To evaluate the model’s predictive power, we generate a new “out-of-sample” test set using the same process as before. We then use the predict() method on our fitted model (AModel) to get predictions for this new data.

# --- Generate Test Data ---
set.seed(101) # Use a different seed for the test set
testX <- matrix(runif(1000), ncol = 5)
testX[,1] <- -10 - testX[,1] * 10
testX[,2] <- testX[,2] * 100
testX[,3] <- -9 + testX[,3] * 10
testX[,4] <- 8 + testX[,4]
testX[,5] <- testX[,5] * 10

# Create the true test response values
testY_underlying <- ifelse(-1 * testX[,2] > 10 * testX[,1] + 100, 10, 0)
testY <- testY_underlying + rnorm(length(testY_underlying))

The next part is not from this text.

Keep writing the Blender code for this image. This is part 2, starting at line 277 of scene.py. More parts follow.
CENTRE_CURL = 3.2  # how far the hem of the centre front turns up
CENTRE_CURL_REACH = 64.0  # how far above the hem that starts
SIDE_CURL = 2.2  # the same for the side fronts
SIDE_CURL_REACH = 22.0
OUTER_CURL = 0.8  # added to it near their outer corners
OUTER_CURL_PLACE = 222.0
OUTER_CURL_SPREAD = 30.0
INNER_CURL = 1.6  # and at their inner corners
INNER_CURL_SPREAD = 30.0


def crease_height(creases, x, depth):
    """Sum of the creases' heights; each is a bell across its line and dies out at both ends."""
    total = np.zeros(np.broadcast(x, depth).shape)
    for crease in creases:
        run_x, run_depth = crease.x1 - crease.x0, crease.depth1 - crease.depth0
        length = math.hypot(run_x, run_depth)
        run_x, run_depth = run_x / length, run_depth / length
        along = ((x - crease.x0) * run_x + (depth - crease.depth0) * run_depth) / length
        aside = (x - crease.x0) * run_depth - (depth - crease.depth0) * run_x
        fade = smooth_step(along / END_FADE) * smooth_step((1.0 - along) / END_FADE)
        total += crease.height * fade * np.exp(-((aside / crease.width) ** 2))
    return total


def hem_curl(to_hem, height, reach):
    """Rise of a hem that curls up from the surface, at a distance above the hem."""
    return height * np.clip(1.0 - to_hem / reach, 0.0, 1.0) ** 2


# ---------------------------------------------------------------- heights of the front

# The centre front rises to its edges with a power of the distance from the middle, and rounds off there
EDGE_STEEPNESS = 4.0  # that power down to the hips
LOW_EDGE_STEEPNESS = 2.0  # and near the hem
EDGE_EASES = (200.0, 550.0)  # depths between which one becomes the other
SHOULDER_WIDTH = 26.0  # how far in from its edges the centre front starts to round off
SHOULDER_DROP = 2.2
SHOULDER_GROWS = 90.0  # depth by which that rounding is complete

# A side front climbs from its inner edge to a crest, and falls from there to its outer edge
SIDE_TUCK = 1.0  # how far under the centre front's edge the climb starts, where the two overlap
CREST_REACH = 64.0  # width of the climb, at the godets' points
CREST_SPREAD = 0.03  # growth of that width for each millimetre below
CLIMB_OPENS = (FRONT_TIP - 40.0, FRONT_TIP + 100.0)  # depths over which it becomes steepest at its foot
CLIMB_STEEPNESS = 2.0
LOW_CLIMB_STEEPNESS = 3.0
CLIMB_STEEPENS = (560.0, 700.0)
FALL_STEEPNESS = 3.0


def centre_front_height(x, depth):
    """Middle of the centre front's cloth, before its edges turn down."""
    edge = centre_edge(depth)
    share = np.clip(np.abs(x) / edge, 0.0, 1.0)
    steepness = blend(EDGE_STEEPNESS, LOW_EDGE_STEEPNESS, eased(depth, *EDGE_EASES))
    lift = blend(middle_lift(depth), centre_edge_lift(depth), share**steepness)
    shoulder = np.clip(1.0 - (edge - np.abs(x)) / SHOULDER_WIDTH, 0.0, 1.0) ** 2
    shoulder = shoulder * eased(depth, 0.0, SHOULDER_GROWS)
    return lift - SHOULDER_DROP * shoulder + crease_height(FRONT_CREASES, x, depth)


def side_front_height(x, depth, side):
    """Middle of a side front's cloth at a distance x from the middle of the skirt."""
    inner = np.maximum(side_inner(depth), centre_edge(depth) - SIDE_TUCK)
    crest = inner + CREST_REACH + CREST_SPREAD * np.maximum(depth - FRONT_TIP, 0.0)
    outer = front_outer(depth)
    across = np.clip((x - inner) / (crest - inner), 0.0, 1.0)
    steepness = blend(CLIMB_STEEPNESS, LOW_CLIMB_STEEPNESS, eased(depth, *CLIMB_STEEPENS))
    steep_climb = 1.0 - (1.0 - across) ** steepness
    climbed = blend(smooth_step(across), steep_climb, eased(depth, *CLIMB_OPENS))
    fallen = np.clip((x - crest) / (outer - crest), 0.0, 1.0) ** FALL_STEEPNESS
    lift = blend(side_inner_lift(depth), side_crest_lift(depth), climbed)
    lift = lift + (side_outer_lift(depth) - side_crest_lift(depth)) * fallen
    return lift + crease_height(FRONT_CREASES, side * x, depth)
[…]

# --- Make Predictions ---
# Predict the mean response
preds <- predict(AModel, testX,
                 showProgress = FALSE)

# Predict the 90% credible interval (from 0.05 to 0.95 quantiles)
preds_q <- predict(AModel, testX,
                   "quantile", c(0.05, 0.95), showProgress = FALSE)

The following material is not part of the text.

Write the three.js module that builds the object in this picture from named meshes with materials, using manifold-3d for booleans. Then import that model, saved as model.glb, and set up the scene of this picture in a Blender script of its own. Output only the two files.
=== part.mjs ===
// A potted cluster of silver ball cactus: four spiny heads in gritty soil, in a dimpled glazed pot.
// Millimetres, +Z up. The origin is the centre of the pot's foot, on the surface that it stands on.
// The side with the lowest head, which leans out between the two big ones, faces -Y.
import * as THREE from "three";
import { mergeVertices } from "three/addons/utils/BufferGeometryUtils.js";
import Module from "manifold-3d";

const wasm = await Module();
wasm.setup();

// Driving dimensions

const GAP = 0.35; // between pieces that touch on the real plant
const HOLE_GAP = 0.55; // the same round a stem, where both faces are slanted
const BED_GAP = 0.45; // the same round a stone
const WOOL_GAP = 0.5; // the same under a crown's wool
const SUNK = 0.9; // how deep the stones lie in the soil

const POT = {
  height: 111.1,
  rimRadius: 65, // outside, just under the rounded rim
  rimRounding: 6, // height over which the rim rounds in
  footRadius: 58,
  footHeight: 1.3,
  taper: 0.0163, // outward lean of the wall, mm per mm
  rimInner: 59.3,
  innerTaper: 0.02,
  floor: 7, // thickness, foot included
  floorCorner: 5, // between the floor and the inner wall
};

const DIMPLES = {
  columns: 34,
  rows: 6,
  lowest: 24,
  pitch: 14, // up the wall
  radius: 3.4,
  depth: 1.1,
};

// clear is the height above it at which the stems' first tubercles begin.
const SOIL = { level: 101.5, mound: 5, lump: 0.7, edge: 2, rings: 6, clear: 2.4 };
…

4. Visualising Prediction Performance

A plot is an effective way to visualise the model’s performance. We will plot the observed values from our test set against the model’s predicted mean values.

The red lines on the plot represent the true, underlying mean values (0 and 10) from our data-generating process. A good model should produce predictions that cluster around these lines. The blue vertical segments represent the 90% credible intervals for each prediction, giving us a sense of the model’s uncertainty.

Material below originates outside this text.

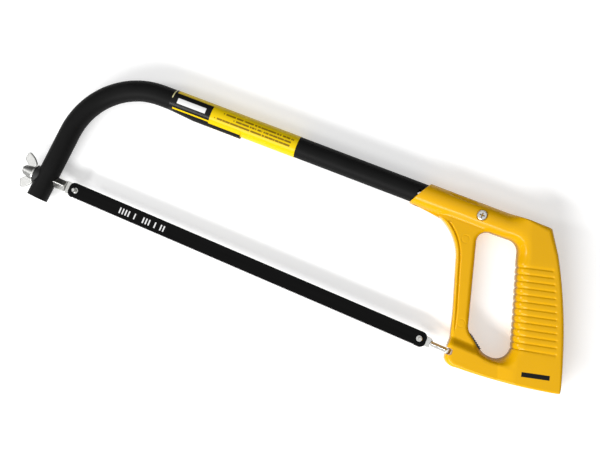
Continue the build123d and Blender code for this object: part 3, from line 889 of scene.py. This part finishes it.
# ---------------------------------------------------------------- fittings
def softened(node, name, voxel, rounds):
    """Evenly meshed copy of a CAD node, with its hard edges worn round."""
    piece = remeshed(node, name, voxel)
    points, edges = read_points(piece.data)
    points = smoothed(points, edges, np.ones(len(points)), rounds)
    write_points(piece.data, points)
    return piece


def threaded(piece, start_x, end_x, outer, depth, pitch):
    """Turn the round tail of a bolt into a thread, between two places along the saw."""
    points, _ = read_points(piece.data)
    angle = np.arctan2(points[:, 2], points[:, 1])
    radius = np.hypot(points[:, 1], points[:, 2])
    phase = (points[:, 0] / pitch + angle / (2.0 * math.pi)) % 1.0
    ridge = 1.0 - np.abs(2.0 * phase - 1.0) * 2.0
    inside = step(points[:, 0], end_x, end_x + 0.5) * step(-points[:, 0], -start_x, -start_x + 0.5)
    change = depth * (ridge - 1.0) * 0.5 * inside * step(radius, outer - 0.6, outer - 0.2)
    points[:, 1] += np.cos(angle) * change
    points[:, 2] += np.sin(angle) * change
    write_points(piece.data, points)


def stand_for(piece, node, body, graph):
    """Let a piece stand for one CAD node."""
    dress(piece, graph)
    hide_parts(node)
    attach(piece, body)


stand_for(cast_handle(), "handle_casting", "frame", yellow_paint())
zinc = bright_zinc("bright_zinc_plate")
stand_for(blade(), "saw_blade", "blade", blade_enamel())
stand_for(softened("wing_nut", "wing_nut_cast", 0.24, 12), "wing_nut", "wing", cast_zinc())
bolt = softened("tension_bolt", "tension_bolt_forged", 0.24, 10)
threaded(bolt, THREAD_START_X, THREAD_END_X, THREAD_RADIUS, THREAD_DEPTH, THREAD_PITCH)
stand_for(bolt, "tension_bolt", "tensioner", zinc)
stand_for(softened("rear_blade_link", "rear_link_forged", 0.18, 8), "rear_blade_link", "frame", zinc)
stand_for(softened("corner_pad", "corner_pad_moulded", 0.2, 3), "corner_pad", "frame", dark_rubber())

coat = black_coat()
for node in ("front_bow_tube", "rear_frame_tube"):
    dress(frame["nodes"][node], coat)
dress(frame["nodes"]["frame_label"], label_film())
dress(frame["nodes"]["retaining_screw"], screw_zinc())
for node in ("retaining_nut", "front_blade_pin", "plain_washer", "rear_blade_pin",
             "link_cross_pin"):
    dress(frame["nodes"][node], zinc)
dress(frame["nodes"]["saddle_washer"], dark_rubber("black_saddle", (0.012, 0.012, 0.012)))


# ---------------------------------------------------------------- studio
# The camera leans by these degrees to +X and +Y, looks at a point of the saw, and rolls
CAMERA_TILT = (7.0, -3.0)
CAMERA_TARGET = (180.61, 43.38)
CAMERA_DISTANCE = 750.0
CAMERA_ROLL = math.radians(23.222)
FOCAL_PIXELS = 948.84
FRAME_PIXELS = 600
# Metres
FLOOR_HALF_SIZE = 60.0
KEY_PLACE = Vector((-0.14, -0.82, 0.66))
SIDE_PLACE = Vector((-0.86, -0.26, 0.52))
LIGHT_TARGET = (230, 50)
# Strength of the sky at the sides and straight overhead
SIDE_GLOW = 0.03
TOP_GLOW = 0.8


def studio_camera():
    """Camera at the photograph's angle."""
    back = Vector((math.sin(math.radians(CAMERA_TILT[0])), math.sin(math.radians(CAMERA_TILT[1])), 0.0))
    back.z = math.sqrt(1.0 - back.x ** 2 - back.y ** 2)
    up = (Vector((0, 1, 0)) - back * back.y).normalized()
    right = up.cross(back)
    cos, sin = math.cos(CAMERA_ROLL), math.sin(CAMERA_ROLL)
    turned_right = right * cos + up * sin
    turned_up = up * cos - right * sin
    data = bpy.data.cameras.new("camera")
    data.sensor_width = 36.0
    data.lens = FOCAL_PIXELS * data.sensor_width / FRAME_PIXELS
    data.clip_start = 0.01
    camera = bpy.data.objects.new("camera", data)
    bpy.context.scene.collection.objects.link(camera)
    place = at(*CAMERA_TARGET) + back * CAMERA_DISTANCE * MM
    turn = Matrix((turned_right, turned_up, back)).transposed()
    camera.matrix_world = Matrix.Translation(place) @ turn.to_4x4()
    bpy.context.scene.camera = camera
    return camera


def studio_floor():
    """Plain pale floor that runs far past the view."""
    half = FLOOR_HALF_SIZE
    mesh = bpy.data.meshes.new("floor")
    corners = [(-half, -half, 0), (half, -half, 0), (half, half, 0), (-half, half, 0)]
    mesh.from_pydata(corners, [], [(0, 1, 2, 3)])
    floor = new_object("floor", mesh)
    graph = Graph("pale_floor", roughness=0.9)
    cloud = graph.noise(3.0, 2.0, 0.5)
    graph.colour(graph.mix(cloud, (0.8, 0.8, 0.8), (0.82, 0.82, 0.82)))
    graph.shader.inputs["Emission Color"].default_value = (1, 1, 1, 1)
    graph.shader.inputs["Emission Strength"].default_value = 0.4
    dress(floor, graph)


def soft_light(name, place, size, power, target):
    """Rectangular lamp that faces a target."""
    data = bpy.data.lights.new(name, "AREA")
    data.shape = "RECTANGLE"
    data.size, data.size_y = size
    data.energy = power
    lamp = bpy.data.objects.new(name, data)
    bpy.context.scene.collection.objects.link(lamp)
    lamp.location = place
    lamp.rotation_euler = (Vector(target) - Vector(place)).to_track_quat("-Z", "Y").to_euler()


def studio_sky():
    """Bright panel straight overhead that fades to a dark room at the sides."""
    world = bpy.data.worlds.new("studio")
    world.use_nodes = True
    nodes, links = world.node_tree.nodes, world.node_tree.links
    split = nodes.new("ShaderNodeSeparateXYZ")
    links.new(nodes.new("ShaderNodeTexCoord").outputs["Generated"], split.inputs[0])
    fade = nodes.new("ShaderNodeMapRange")
    fade.interpolation_type = "SMOOTHSTEP"
    links.new(split.outputs["Z"], fade.inputs["Value"])
    limits = (("From Min", 0.55), ("From Max", 0.97), ("To Min", SIDE_GLOW), ("To Max", TOP_GLOW))
    for name, value in limits:
        fade.inputs[name].default_value = value
    nodes["Background"].inputs["Color"].default_value = (1, 1, 1, 1)
    links.new(fade.outputs["Result"], nodes["Background"].inputs["Strength"])
    bpy.context.scene.world = world


def studio_light():
    """Sky, a long key panel and a small side panel."""
    studio_sky()
    centre = at(*LIGHT_TARGET)
    soft_light("key", centre + KEY_PLACE, (1.0, 0.2), 12.0, centre)
    soft_light("side", centre + SIDE_PLACE, (0.16, 0.08), 2.6, centre)
    bpy.context.scene.view_settings.view_transform = "Standard"


studio_camera()
studio_floor()
studio_light()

# Plot observed vs. predicted values
plot(testY,
     preds,
     xlab = "Observed Values",
     ylab = "Predicted Mean Values",
     main = "Out-of-Sample Prediction Performance",
     xlim = range(c(testY, preds_q)),
     ylim = range(c(testY, preds_q)),
     pch = 19, col = "darkblue"
)

# Add error lines for the 90% credible interval
for (i in 1:nrow(preds_q)) {
  segments(testY[i], preds_q[i, 1],
           testY[i], preds_q[i, 2],
           col = rgb(0, 0, 0.5, 0.5), lwd = 1.5
  )
}

# Add lines showing the true underlying means
lines(c(min(testY)-0.2, 3), c(0, 0), col = "pink", lwd = 3, lty = 2)
lines(c(7, max(testY)+0.2), c(10, 10), col = "pink", lwd = 3, lty = 2)

# Add a legend
legend("bottomright",
       legend = c("Predicted Mean & 90% Interval",
                  "True Underlying Mean"),
       col = c("darkblue", "pink"),
       pch = c(19, NA),
       lty = c(1, 2),
       lwd = c(1.5, 3),
       bty = "n"
)

This plot shows that the model has successfully learned the underlying structure of the data with predictions clustering correctly around the true mean values of 0 and 10.